■ The task ■
Give back exactly the lines from the one containing "Describe how this" through the end of the records, including both, and no others.

___ Data listing ___

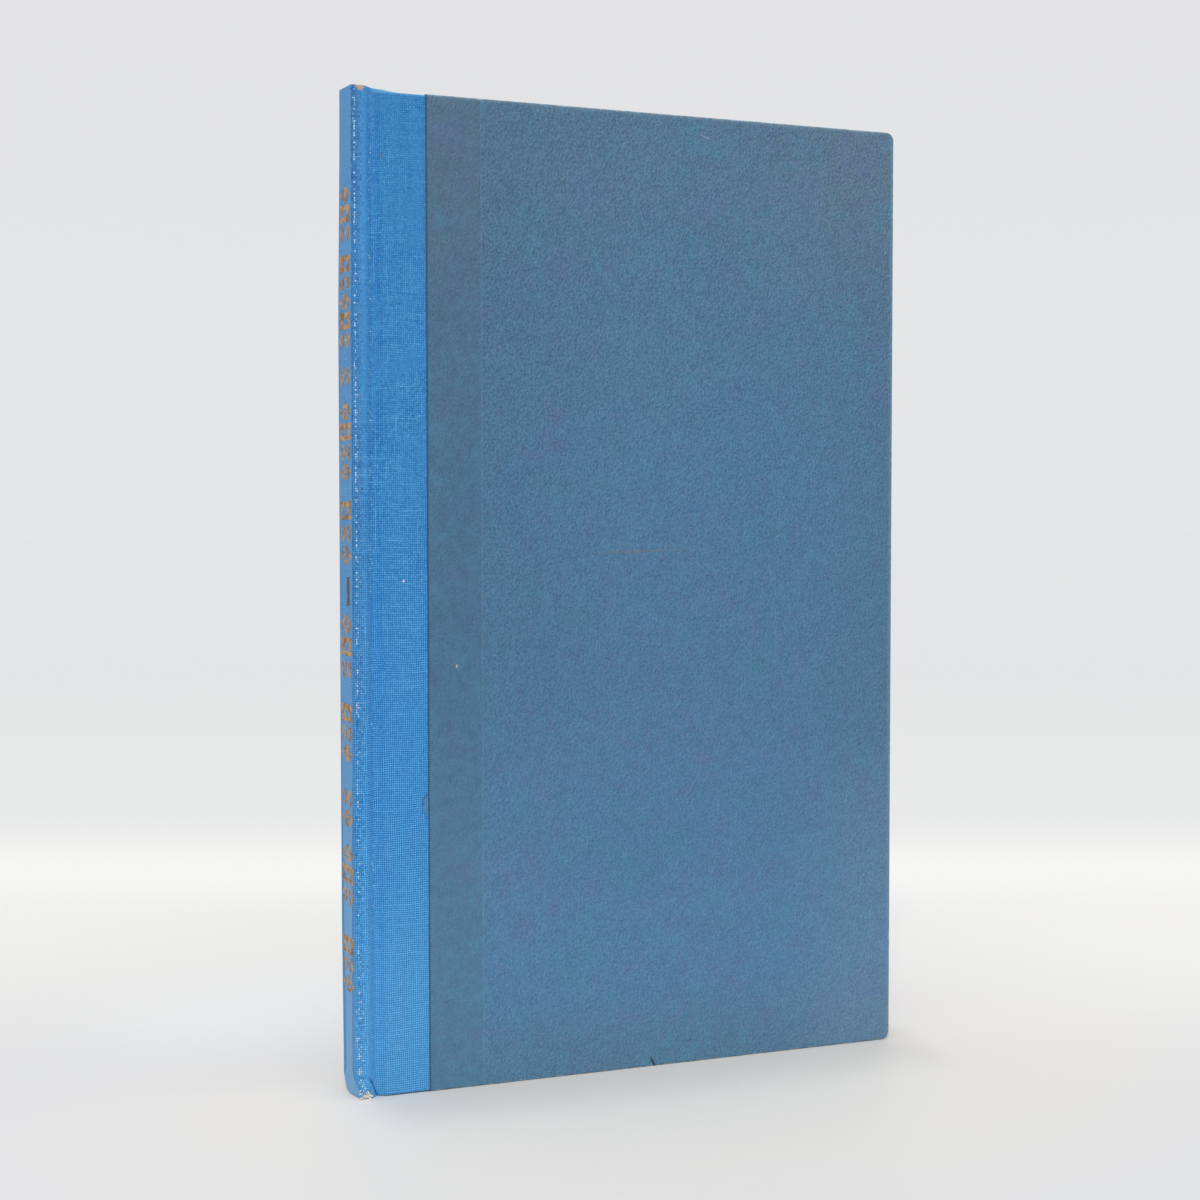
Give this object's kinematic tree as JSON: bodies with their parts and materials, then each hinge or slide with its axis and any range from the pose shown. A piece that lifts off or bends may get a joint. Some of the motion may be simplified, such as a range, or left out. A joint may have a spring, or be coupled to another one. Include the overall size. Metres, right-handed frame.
{
  "type": "hardback book",
  "caption": "Slim quarter-bound hardback book with cloth spine, paper sides and hinged covers, standing closed on its tail edge.",
  "frame": {"origin": "under the middle of the closed book, on the surface it stands on", "axes": "+X from the spine to the fore edge, +Y from the front cover to the back cover, +Z from tail to head"},
  "size_m": [0.1356, 0.0126, 0.2227],
  "materials": {
    "book_cloth": "plain-weave blue book cloth, matt",
    "side_paper": "grained blue-grey cover paper, slight sheen",
    "pages": "aged uncoated paper, cut edges",
    "endpaper": "aged uncoated paper",
    "board": "strawboard",
    "card": "plain card",
    "mull": "open cotton gauze set in glue"
  },
  "bodies": {
    "root": {"text_block": "pages", "spine_mull": "mull", "spine_card": "card", "spine_cloth": "book_cloth", "front_flyleaf": "endpaper", "back_flyleaf": "endpaper"},
    "front_cover": {"front_board": "board", "front_mull": "mull", "front_cloth": "book_cloth", "front_paper": "side_paper", "front_pastedown": "endpaper"},
    "back_cover": {"back_board": "board", "back_mull": "mull", "back_cloth": "book_cloth", "back_paper": "side_paper", "back_pastedown": "endpaper"}
  },
  "joints": [
    {"name": "front_cover_hinge", "type": "hinge", "parent": "root", "child": "front_cover", "pos_m": [-0.0626, -0.0062, 0.111], "axis": [0, 0, -1], "range_deg": [0, 165]},
    {"name": "back_cover_hinge", "type": "hinge", "parent": "root", "child": "back_cover", "pos_m": [-0.0626, 0.0062, 0.111], "axis": [0, 0, 1], "range_deg": [0, 165]}
  ]
}
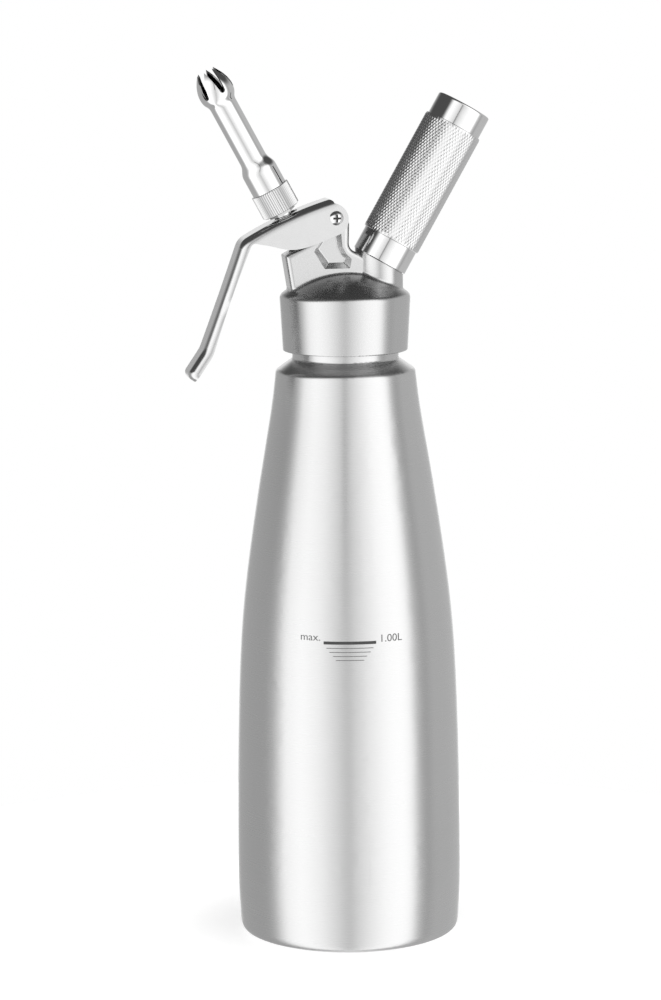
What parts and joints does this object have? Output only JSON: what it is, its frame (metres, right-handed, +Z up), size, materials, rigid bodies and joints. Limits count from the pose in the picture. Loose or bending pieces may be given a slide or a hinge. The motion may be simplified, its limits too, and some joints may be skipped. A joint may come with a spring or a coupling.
{
  "type": "whipped cream dispenser",
  "caption": "Stainless whipped cream dispenser with squeeze lever, decorating nozzle, screw-on charger holder and pressure bottle.",
  "frame": {"origin": "on the bottle's axis, in the plane that the foot ring stands on", "axes": "+Z up along the bottle, +X towards the charger holder, -X towards the lever and nozzle"},
  "size_m": [0.1353, 0.0996, 0.3885],
  "materials": {
    "brushed_steel": "brushed round the axis",
    "satin_steel": "satin",
    "polished_steel": "polished",
    "turned_steel": "turned",
    "charger_steel": "bright drawn",
    "red_silicone": "smooth",
    "black_rubber": "smooth"
  },
  "bodies": {
    "bottle": {"bottle": "brushed_steel", "neck_ring": "brushed_steel"},
    "gasket": {"head_gasket": "red_silicone"},
    "head": {"head": "satin_steel", "pivot_barrel": "polished_steel", "pivot_screw": "polished_steel", "return_spring": "turned_steel", "charging_valve_body": "turned_steel", "charging_valve_oring": "black_rubber", "piercing_pin": "turned_steel", "charger_seal": "black_rubber", "check_retainer": "turned_steel", "check_spring": "turned_steel"},
    "lever": {"lever": "satin_steel"},
    "stem": {"valve_stem": "polished_steel", "valve_seal": "black_rubber", "stem_oring": "black_rubber", "spring_cap": "satin_steel", "stem_nut": "satin_steel"},
    "nozzle_carriage": {"nozzle_gasket": "black_rubber"},
    "nozzle": {"nozzle_adapter": "polished_steel", "decorator_nozzle": "polished_steel"},
    "check_plunger": {"check_plunger": "turned_steel"},
    "charger": {"gas_charger": "charger_steel", "charger_cap": "charger_steel"},
    "holder": {"holder_tube": "polished_steel", "holder_sleeve": "polished_steel", "holder_cap": "polished_steel"}
  },
  "joints": [
    {"name": "head_lift", "type": "slide", "parent": "bottle", "child": "gasket", "axis": [0, 0, 1], "range_m": [0, 0.0075]},
    {"name": "head_spin", "type": "hinge", "parent": "gasket", "child": "head", "pos_m": [0, 0, 0.2711], "axis": [0, 0, 1], "range_deg": [0, 900.5]},
    {"name": "lever_squeeze", "type": "hinge", "parent": "head", "child": "lever", "pos_m": [-0.00511, 0, 0.32243], "axis": [0, -1, 0], "range_deg": [0, 10], "stiffness_Nm_per_rad": 0.7, "springref_deg": -22.92},
    {"name": "stem_push", "type": "slide", "parent": "head", "child": "stem", "axis": [0.4741, 0, -0.8805], "range_m": [0, 0.0034], "deforming": ["return_spring"]},
    {"name": "nozzle_lift", "type": "slide", "parent": "stem", "child": "nozzle_carriage", "axis": [-0.4741, 0, 0.8805], "range_m": [0, 0.00625]},
    {"name": "nozzle_spin", "type": "hinge", "parent": "nozzle_carriage", "child": "nozzle", "pos_m": [-0.0311, 0, 0.33126], "axis": [-0.4741, 0, 0.8805], "range_deg": [0, 1801]},
    {"name": "holder_lift", "type": "slide", "parent": "head", "child": "charger", "axis": [0.4955, 0, 0.8686], "range_m": [0, 0.0075]},
    {"name": "holder_spin", "type": "hinge", "parent": "charger", "child": "holder", "pos_m": [0.02973, 0, 0.32762], "axis": [0.4955, 0, 0.8686], "range_deg": [0, 1801]},
    {"name": "check_open", "type": "slide", "parent": "head", "child": "check_plunger", "axis": [-0.4955, 0, -0.8686], "range_m": [0, 0.001], "stiffness_N_per_m": 60, "springref_m": -0.002, "deforming": ["check_spring"]}
  ],
  "couplings": [
    {"joint": "head_spin", "follows": "head_lift", "rad_per_m": 2094.4},
    {"joint": "stem_push", "follows": "lever_squeeze", "m_per_rad": 0.0187},
    {"joint": "nozzle_spin", "follows": "nozzle_lift", "rad_per_m": 5026.5},
    {"joint": "holder_spin", "follows": "holder_lift", "rad_per_m": 4188.8}
  ]
}
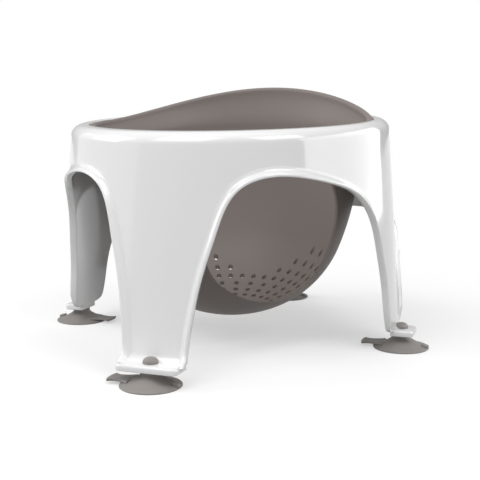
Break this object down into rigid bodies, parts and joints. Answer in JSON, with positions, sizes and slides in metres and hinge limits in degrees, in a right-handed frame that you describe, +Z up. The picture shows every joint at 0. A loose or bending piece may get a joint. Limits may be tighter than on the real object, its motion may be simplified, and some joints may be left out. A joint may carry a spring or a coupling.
{
  "type": "baby bath seat",
  "caption": "Low round bath seat: a glossy white frame with splayed arched legs carries a soft grey drop-in bucket with leg openings and drain holes, and stands on suction cups.",
  "frame": {"origin": "on the floor plane, in the middle between the legs, under the bucket's axis", "axes": "+Z up, -Y to the front where the child's legs come out, +X to the seated child's left, which is the right-hand side seen from the front"},
  "size_m": [0.3536, 0.3888, 0.2229],
  "materials": {
    "frame_white": "glossy white moulded plastic",
    "bucket_grey": "soft-touch matte warm grey",
    "cup_grey": "smooth matt soft grey rubber"
  },
  "bodies": {
    "root": {"frame": "frame_white", "seat_bucket": "bucket_grey", "suction_cup_front": "cup_grey", "suction_cup_right": "cup_grey", "suction_cup_left": "cup_grey", "suction_cup_rear": "cup_grey"}
  },
  "joints": []
}
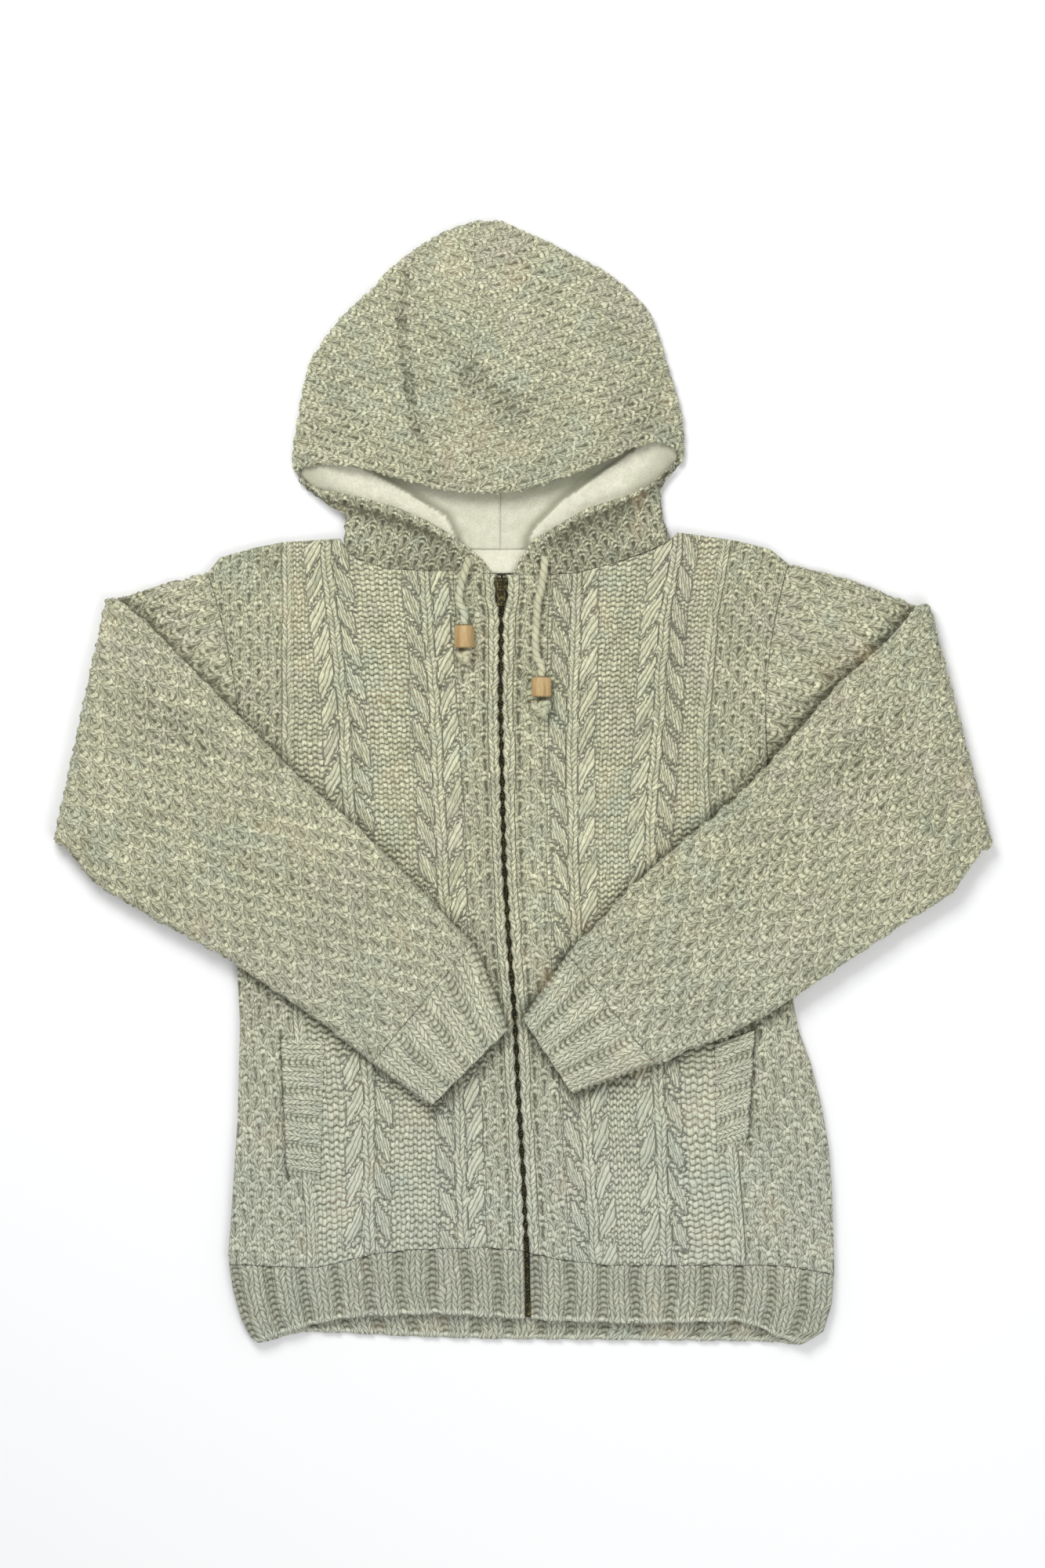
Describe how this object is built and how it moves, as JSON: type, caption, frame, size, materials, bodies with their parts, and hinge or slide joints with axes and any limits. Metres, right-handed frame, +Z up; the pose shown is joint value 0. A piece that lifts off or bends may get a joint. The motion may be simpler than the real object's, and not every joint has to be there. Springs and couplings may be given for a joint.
{
  "type": "zip-up hooded sweater laid flat",
  "caption": "Chunky cable-knit cardigan with a lined hood, metal zip, pocket welts and toggled drawstring, laid flat with its sleeves folded over the front.",
  "frame": {"origin": "on the surface it lies on, below the middle of the garment's box without the drawstring ends", "axes": "+Z up from the surface, +Y along the zip to the hood, +X to the wearer's left"},
  "size_m": [0.7771, 0.9329, 0.0283],
  "materials": {
    "wool": "heathered oatmeal hand-knit wool, matt and slightly hairy",
    "fleece": "cream fleece with a short nap",
    "tape": "woven zip tape",
    "cord": "twisted wool cord",
    "brass": "dark antique brass",
    "wood": "pale bare wood, satin"
  },
  "bodies": {
    "garment": {"back": "wool", "back_hem": "wool", "front_right": "wool", "front_left": "wool", "hem_right": "wool", "hem_left": "wool", "pocket_welt_right": "wool", "pocket_welt_left": "wool", "sleeve_right": "wool", "sleeve_left": "wool", "cuff_right": "wool", "cuff_left": "wool", "hood_right": "wool", "hood_left": "wool", "lining_right": "fleece", "lining_left": "fleece", "neck_tape": "fleece", "zip_tape_right": "tape", "zip_tape_left": "tape", "zip_chain": "brass", "zip_box": "brass", "zip_slider": "brass", "cord_right": "cord", "cord_left": "cord", "toggle_right": "wood", "toggle_left": "wood", "knot_right": "cord", "knot_left": "cord"},
    "pull_tab": {"zip_pull": "brass"}
  },
  "joints": [
    {"name": "pull_tab_hinge", "type": "hinge", "parent": "garment", "child": "pull_tab", "pos_m": [-0.0184, 0.1663, 0.0118], "axis": [-1, 0, 0], "range_deg": [0, 165]}
  ]
}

___

■ Complete answer ■
Describe how this object is built and how it moves, as JSON: type, caption, frame, size, materials, bodies with their parts, and hinge or slide joints with axes and any limits. Metres, right-handed frame, +Z up; the pose shown is joint value 0. A piece that lifts off or bends may get a joint. The motion may be simpler than the real object's, and not every joint has to be there. Springs and couplings may be given for a joint.
{
  "type": "zip-up hooded sweater laid flat",
  "caption": "Chunky cable-knit cardigan with a lined hood, metal zip, pocket welts and toggled drawstring, laid flat with its sleeves folded over the front.",
  "frame": {"origin": "on the surface it lies on, below the middle of the garment's box without the drawstring ends", "axes": "+Z up from the surface, +Y along the zip to the hood, +X to the wearer's left"},
  "size_m": [0.7771, 0.9329, 0.0283],
  "materials": {
    "wool": "heathered oatmeal hand-knit wool, matt and slightly hairy",
    "fleece": "cream fleece with a short nap",
    "tape": "woven zip tape",
    "cord": "twisted wool cord",
    "brass": "dark antique brass",
    "wood": "pale bare wood, satin"
  },
  "bodies": {
    "garment": {"back": "wool", "back_hem": "wool", "front_right": "wool", "front_left": "wool", "hem_right": "wool", "hem_left": "wool", "pocket_welt_right": "wool", "pocket_welt_left": "wool", "sleeve_right": "wool", "sleeve_left": "wool", "cuff_right": "wool", "cuff_left": "wool", "hood_right": "wool", "hood_left": "wool", "lining_right": "fleece", "lining_left": "fleece", "neck_tape": "fleece", "zip_tape_right": "tape", "zip_tape_left": "tape", "zip_chain": "brass", "zip_box": "brass", "zip_slider": "brass", "cord_right": "cord", "cord_left": "cord", "toggle_right": "wood", "toggle_left": "wood", "knot_right": "cord", "knot_left": "cord"},
    "pull_tab": {"zip_pull": "brass"}
  },
  "joints": [
    {"name": "pull_tab_hinge", "type": "hinge", "parent": "garment", "child": "pull_tab", "pos_m": [-0.0184, 0.1663, 0.0118], "axis": [-1, 0, 0], "range_deg": [0, 165]}
  ]
}